Developer: Alabaster’s District 31 ready to progress

Published 10:38 am Monday, August 13, 2018

By NEAL WAGNER / Managing Editor

ALABASTER – A developer for a proposed large new shopping center in Alabaster is set to close on the property in October, and crews likely will begin moving dirt on the development late this year, he told members of the Alabaster City Council during an Aug. 9 work session.

Alumni Properties President and CEO Keith Owens, whose company is working to develop the new 75-acre District 31 shopping center off Interstate 65 exit 238 in Alabaster, told council members the project is nearly ready to begin construction.

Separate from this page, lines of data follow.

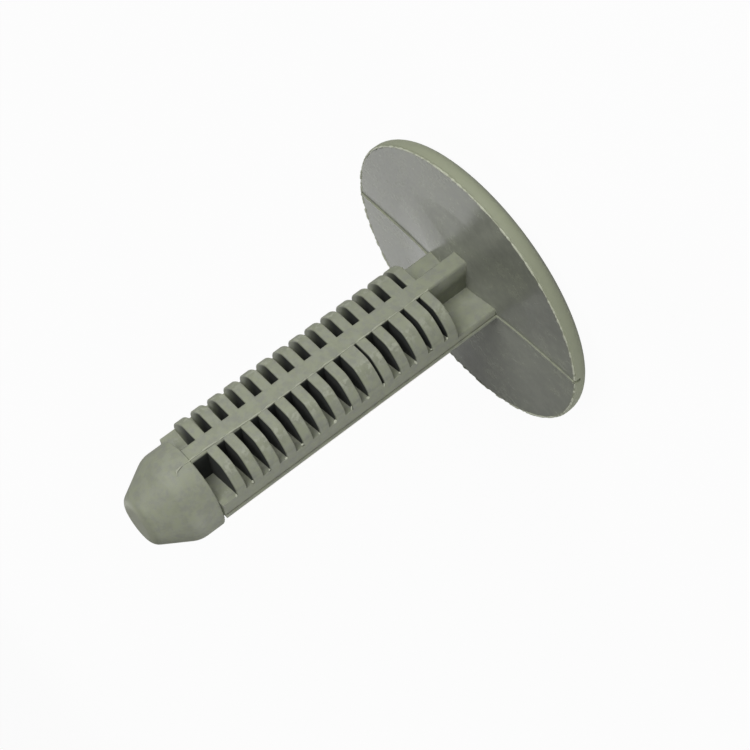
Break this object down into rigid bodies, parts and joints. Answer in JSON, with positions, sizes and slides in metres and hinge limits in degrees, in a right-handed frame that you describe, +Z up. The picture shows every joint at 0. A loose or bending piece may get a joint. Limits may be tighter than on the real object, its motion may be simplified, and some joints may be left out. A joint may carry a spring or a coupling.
{
  "type": "push rivet",
  "caption": "One-piece nylon push rivet: a wide thin round head and a straight shank of crossed ribs with rows of fins and a blunt tip. It is pushed into a drilled hole and grips by its fins.",
  "frame": {"origin": "lowest point of the domed head, on the shank's axis, with the rivet standing on its head", "axes": "+Z runs up the shank towards the tip, X lies in the plane of the mould line through the two side ribs, and -Y is the side of the front rib"},
  "size_m": [0.0254, 0.0254, 0.0343],
  "materials": {
    "nylon": "grey-green moulded nylon with a fine satin skin"
  },
  "bodies": {
    "root": {"push_rivet": "nylon"}
  },
  "joints": []
}
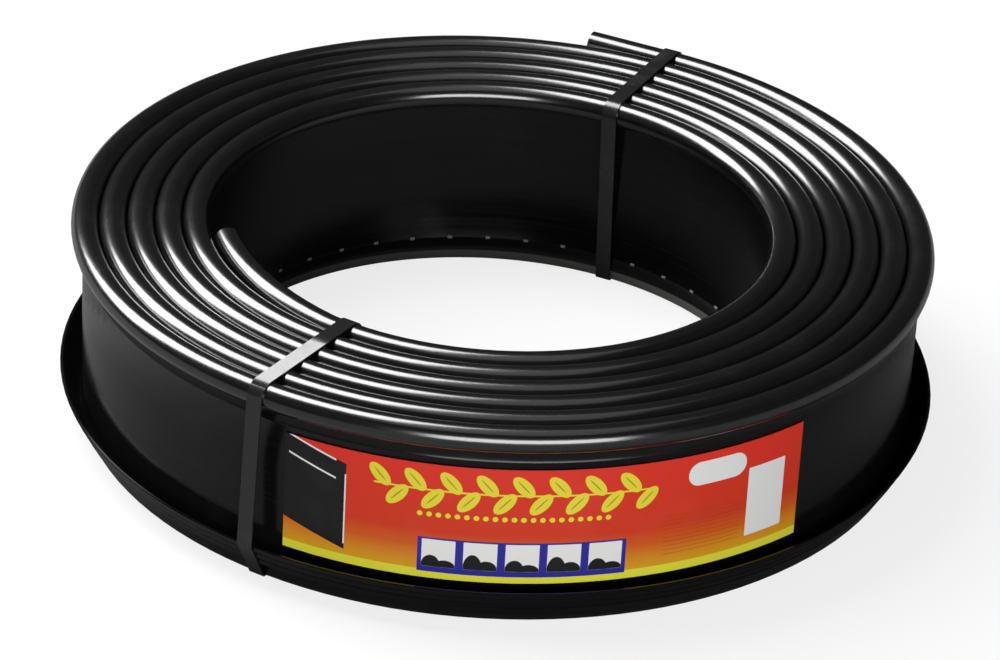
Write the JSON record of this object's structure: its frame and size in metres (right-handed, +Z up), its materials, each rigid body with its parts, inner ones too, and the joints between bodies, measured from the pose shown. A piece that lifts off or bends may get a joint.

“Everything is moving in the right direction, and we are getting ready to really pick up the pace,” Owens said. “We should begin moving dirt in November and have everything cleared in March (2019).”

Owens’ update came about six months after the City Council voted to rezone about 75 acres from mobile home and community business zoning to mixed-use zoning to allow for the more-than-350,000-square-foot District 31 shopping center to be constructed across I-65 from the Propst Promenade shopping center. The city’s Planning and Zoning Commission voted in November 2017 to recommend the rezoning to the City Council.

The rezoning will not go into effect until Alumni Properties purchases all the property for the development, which Owens said will be finalized this fall.

Alumni Properties President and CEO Keith Owens previously said the center will feature regional and national retailers and restaurants new to the Alabaster market, and will also include office space. He said Alumni Properties has been working with possible tenants for the development, but is not yet announcing which tenants will be coming to the new shopping center.

“We are pretty darn sure we are going to open up 100-percent leased on phase one,” Owens told council members.

District 31 will include a main street-styled “shopping center within the shopping center” in the middle of the development featuring ample green space and focused on pedestrian walkability, Owens said.

During a September 2017 meeting, the City Council voted unanimously to approve an incentives package with Alumni Properties, through which the city will refund to the developer 1 percent of the city’s sales tax for either 30 years or up to $25 million, whichever comes first. The penny sales tax tied to the city’s education fund will not be included in the incentives package.

The shopping center is expected to generate more than $100 million in sales annually, according to the resolution passed by the council.

The city will also rebate the developer’s property taxes and lodging taxes for the next 30 years, and will commit up to $3 million to help fund roadway improvements for the project.